── SOURCE MATERIAL
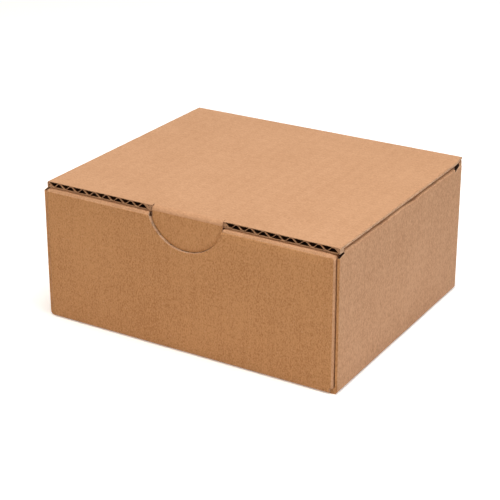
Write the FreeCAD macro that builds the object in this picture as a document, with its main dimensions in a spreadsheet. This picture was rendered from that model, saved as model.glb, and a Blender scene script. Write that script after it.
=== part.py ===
import FreeCAD, Part
import os
import re
import Sketcher

# Closed mailer box folded from one die-cut sheet of corrugated board, in millimetres.
# Frame: X along the front from left to right, Y from front to back, Z up, origin under the middle of the box.
# The tray is the folded base. The lid is the panel that opens on the crease at the top of the back wall.

SIZES = {
    # whole box
    "box_width": "150",
    "box_depth": "128.5",
    "box_height": "66.4",
    # corrugated board
    "board": "2.8",
    "layer_gap": "0.3",
    "liner": "0.3",
    "medium": "0.25",
    "flute_pitch": "6.5",
    "flute_reach": "3.2",
    # folds
    "base_fold_radius": "1.8",
    "side_fold_radius": "2",
    "front_fold_radius": "2.5",
    "corner_fold_radius": "1.2",
    "fold_bulge": "1.4",
    "corner_groove": "0.5",
    "lid_fold_radius": "2.5",
    # side walls
    "side_rise": "1.5",
    "side_setback_front": "1.25",
    "side_setback_back": "4.75",
    "roll_end_back": "12.25",
    "corner_drop": "1.4",
    "corner_clearance": "0.4",
    "corner_run": "4",
    "relief_drop": "3.4",
    "relief_run": "7",
    "flap_length": "42",
    # locks at the foot of the rolled walls
    "lock_length": "20",
    "lock_spacing": "56",
    "lock_tip_gap": "0.4",
    "front_lock_length": "30",
    # lid
    "lid_setback_left": "1.8",
    "lid_setback_right": "0.4",
    "lid_gap": "0.3",
    "lid_front_gap": "1.5",
    "lid_edge_radius": "0.8",
    "hinge_relief": "0.15",
    # notch and closing tab
    "notch_radius": "19.5",
    "notch_shift": "1.2",
    "notch_rise": "1.6",
    "tab_half_width": "17.7",
    "tab_shift": "1.6",
    "tab_recess": "1.2",
    "tab_edge_gap": "0.3",
    "tab_lean": "0.1",
    "tab_fold_radius": "2.2",
    "tab_back_gap": "0.35",
    "tab_slit": "0.25",
}

# Places worked out from the sizes, right side and front first
HALF_WIDTH = "box_width / 2"
FRONT = "-box_depth / 2"
BACK = "box_depth / 2"
WALL_TOP = "(box_height - board - lid_gap)"
STRIP_UNDER = f"({WALL_TOP} - board)"
SIDE_TOP = f"({WALL_TOP} + side_rise)"
SIDE_STRIP_UNDER = f"({SIDE_TOP} - board)"
FOOT = "(board + layer_gap)"
OUTER_IN = f"({HALF_WIDTH} - board)"
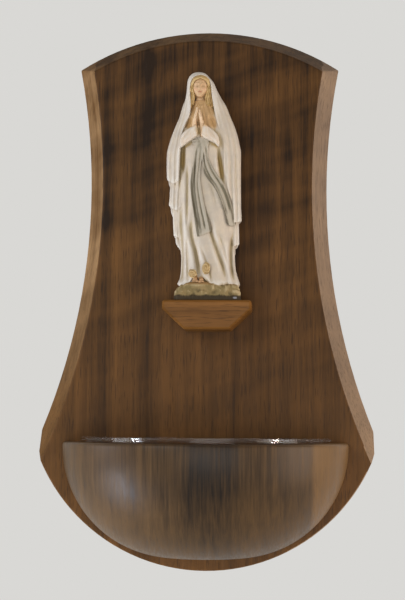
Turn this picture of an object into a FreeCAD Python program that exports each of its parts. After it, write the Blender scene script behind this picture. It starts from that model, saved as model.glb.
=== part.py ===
"""Wall-hung holy water stoup: shaped board, half-turned basin with a loose liner, shelf and carved statue.

Millimetres. +Z is up, the wall is the plane Y = 0, and the front of the stoup faces -Y.
The origin is the centre of the keyhole's entry hole, on the wall plane.
"""
import FreeCAD, Part
import math
import os
import Sketcher

DOC = FreeCAD.newDocument("holy_water_stoup")
SHEET = DOC.addObject("Spreadsheet::Sheet", "sizes")

# name, millimetres, meaning
SIZES = [
    # board
    ("board_height", 240.0, "lowest point to top of the bow"),
    ("board_thickness", 18.0, "wall face to front face"),
    ("board_half_width", 74.0, "half the width of the sawn blank"),
    ("waist_half_width", 53.0, "half the width at the waist, on the wall face"),
    ("waist_drop", 71.4, "top of the bow down to the waist"),
    ("side_radius", 284.0, "hollow of the sides, on the wall face"),
    ("top_radius", 107.5, "bow of the top, on the wall face"),
    ("corner_rise", 51.3, "lowest point up to the blank's lower corners, where the round bottom ends"),
    ("side_bevel", 7.0, "how far the sides lean in over the thickness"),
    ("top_bevel", 7.0, "how far the top leans in over the thickness"),
    # keyhole plate
    ("hanger_drop", 45.0, "top of the bow down to the entry hole"),
    ("plate_width", 16.0, "keyhole plate"),
    ("plate_height", 42.0, "keyhole plate"),
    ("plate_thickness", 1.5, "keyhole plate"),
    ("plate_corner", 2.0, "corner radius of the plate"),
    ("entry_radius", 5.0, "hole that passes a screw head"),
    ("slot_radius", 2.3, "half the width of the slot above it"),
    ("slot_rise", 8.0, "entry hole up to the top of the slot"),
    ("pocket_radius", 6.5, "room for the screw head, behind the plate"),
    ("pocket_depth", 6.0, "room for the screw head, behind the plate"),
    ("plate_screw_inset", 4.5, "plate end to screw hole"),
    # basin
    ("rim_radius", 62.4, "outside of the basin at the rim"),
    ("basin_height", 50.0, "rim to foot"),
    ("basin_rise", 56.0, "board's lowest point up to the rim"),
    ("rim_round", 1.5, "rounding of the rim's outer edge"),
    # liner
    ("liner_radius", 46.0, "outside of the cup"),
    ("liner_depth", 30.0, "rim down to the underside of the cup"),
    ("liner_wall", 2.2, "wall and floor of the cup"),
    ("liner_corner", 12.0, "outside radius between cup wall and floor"),
    ("flange_radius", 54.5, "outside of the flange"),
    ("flange_thickness", 2.0, "flange on the rim"),
    ("liner_side_gap", 0.8, "cup to basin"),
    ("liner_floor_gap", 1.0, "cup to basin, below"),
    ("liner_back_gap", 0.4, "liner to board"),
    # shelf
    ("shelf_rise", 117.0, "board's lowest point up to the shelf's top"),
    ("shelf_shift", 1.0, "the shelf and the figure stand this far to the +X side of the board's middle"),
    ("shelf_top_width", 38.2, "upper edge"),
    ("shelf_end_height", 4.0, "the ends run straight down this far, and then slant in"),
    ("shelf_bottom_width", 19.6, "lower edge"),
    ("shelf_thickness", 12.6, "upper face to lower face"),
    ("shelf_depth", 25.0, "board to front"),
    ("shelf_round", 1.2, "rounding of the shelf's edges"),
    # fasteners
    ("screw_radius", 2.0, "basin screw shank"),
    ("screw_head_radius", 3.9, "basin screw head"),
    ("screw_length", 35.0, "basin screw"),
    ("screw_tip", 4.0, "basin screw point"),
    ("small_screw_radius", 1.75, "shelf screw shank"),
    ("small_screw_head_radius", 3.4, "shelf screw head"),
    ("small_screw_length", 30.0, "shelf screw"),
    ("small_screw_tip", 3.5, "shelf screw point"),
    ("plate_screw_radius", 1.25, "plate screw shank"),
    ("plate_screw_head_radius", 2.4, "plate screw head"),
    ("plate_screw_length", 12.0, "plate screw"),
    ("plate_screw_tip", 2.5, "plate screw point"),
    ("head_sink", 0.5, "screw heads lie this far below the wall face"),
    ("hole_gap", 0.2, "screw to the hole through the board, and head to its sink"),
    ("pilot_gap", 0.05, "screw or pin to the hole that it bites in"),
    ("rim_screw_reach", 54.0, "middle of the basin to the outer screws"),
    ("rim_screw_drop", 11.0, "rim down to the outer screws"),
    ("foot_screw_drop", 41.0, "rim down to the middle screw"),
    ("shelf_screw_reach", 8.5, "middle of the shelf to its screws"),
    ("pin_radius", 1.5, "statue pin"),
    ("pin_in_shelf", 8.0, "depth of the pin in the shelf"),
    ("pin_in_statue", 5.0, "depth of the pin in the statue"),
    ("pin_end_gap", 0.5, "room past both ends of the pin"),
    # statue
    ("base_width", 28.8, "rock base"),
    ("base_depth", 21.5, "rock base"),
    ("base_height", 7.0, "rock base"),
    ("base_corner", 3.2, "corner radius of the base, seen from above"),
    ("base_round", 1.6, "rounding of the base's upper edge"),
    ("statue_stand_off", 2.0, "board to the rock base"),
]

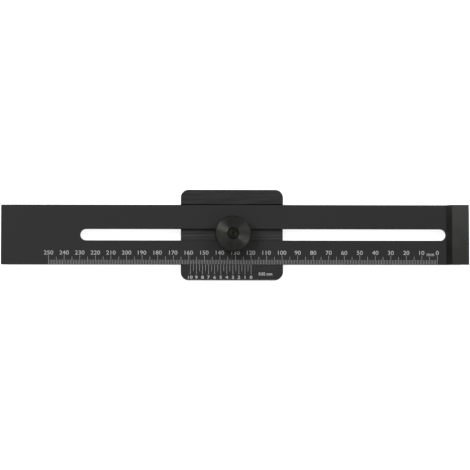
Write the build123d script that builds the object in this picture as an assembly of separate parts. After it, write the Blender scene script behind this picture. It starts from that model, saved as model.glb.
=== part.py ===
from build123d import *
import os
from math import cos, pi, sin, tan

# Marking ruler: a slotted, graduated beam, a stop slide that runs on it and is
# clamped by a knurled knob, and a hardened scribing block at the beam's right end.
# It lies on the back of its slide. X runs along the beam, Y across it and Z up to
# the reader. The origin is the middle of the whole length and of the beam's width,
# on the plane that the slide's back rests on.

# Whole tool
beam_length = 300.8        # left end to the top right corner of the scribing block
edge_overhang = 0.4        # how far the scribing edge stands out past that corner
reading = 120.0            # distance from fence face to scribing edge, as it rests

# Beam
beam_width = 38.5
beam_thickness = 4.0
beam_edge_chamfer = 0.25
beam_corner_radius = 0.6

# Slot in the beam
slot_width = 7.4
slot_length = 235.3
slot_edge_chamfer = 0.25

# Scribing block
block_foot_inset = 14.7    # from the scribing edge to the foot of the left bevel
block_rise = 3.7           # height above the beam's face, and width of the bevel
block_foot_land = 0.25     # blunt height left at the foot of the bevel
block_corner_chamfer = 0.3
blade_thickness = 5.8      # lower leg, from beam end to scribing edge
blade_relief_height = 2.2  # the underside rises this much behind the edge, at 45 degrees
slot_to_block = 0.3        # beam left between the slot's end and the block's foot

# Screws and dowels of the block, seen from the beam's underside
block_fixing_x_inset = 10.1
screw_spacing = 16.0
dowel_spacing = 30.0
screw_diameter = 3.0
screw_clearance_hole = 3.3
screw_head_diameter = 5.6
screw_head_sink = 0.1
screw_key_width = 2.0
screw_key_depth = 1.1
screw_tip_gap = 0.4
screw_thread_gap = 0.03    # radial, between the screw and its tapped hole
block_hole_skin = 0.8      # steel left above the blind holes
dowel_diameter = 3.0
dowel_sink = 0.5
dowel_tip_gap = 0.4

# Stop slide
slide_length = 65.8
slide_width = 58.0
clamp_to_fence = 32.4      # the clamp's axis from the fence face
fence_depth = 8.0          # from the slide's back to the floor of its channel
slide_corner_radius = 5.0
slide_edge_chamfer = 0.35
floor_end_chamfer = 0.3
channel_edge_chamfer = 0.2
running_gap = 0.02         # beam to channel floor, and beam to the lower channel wall
spring_side_gap = 0.42     # beam to the upper channel wall

# Leaf spring in the upper channel wall
spring_length = 40.0
spring_height = 2.6
spring_thickness = 0.3
spring_pocket_depth = 1.0
spring_pocket_height = 3.2
spring_pocket_end_gap = 0.5
spring_touch_gap = 0.02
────
### GIVEN PROBLEM
Return nothing but the lines from the first line of the listing through the line with "# The tray is", please, keeping every one of them unchanged.

### WRITTEN ANSWER
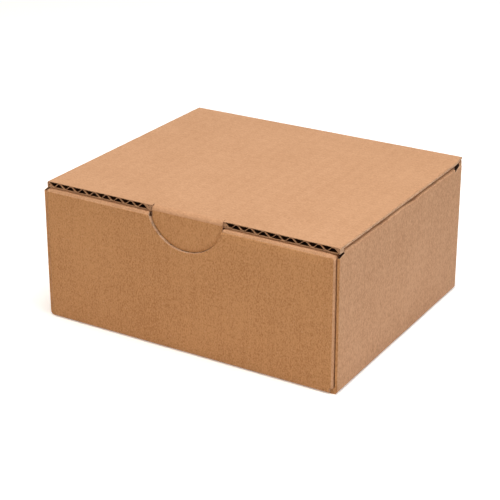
Write the FreeCAD macro that builds the object in this picture as a document, with its main dimensions in a spreadsheet. This picture was rendered from that model, saved as model.glb, and a Blender scene script. Write that script after it.
=== part.py ===
import FreeCAD, Part
import os
import re
import Sketcher

# Closed mailer box folded from one die-cut sheet of corrugated board, in millimetres.
# Frame: X along the front from left to right, Y from front to back, Z up, origin under the middle of the box.
# The tray is the folded base. The lid is the panel that opens on the crease at the top of the back wall.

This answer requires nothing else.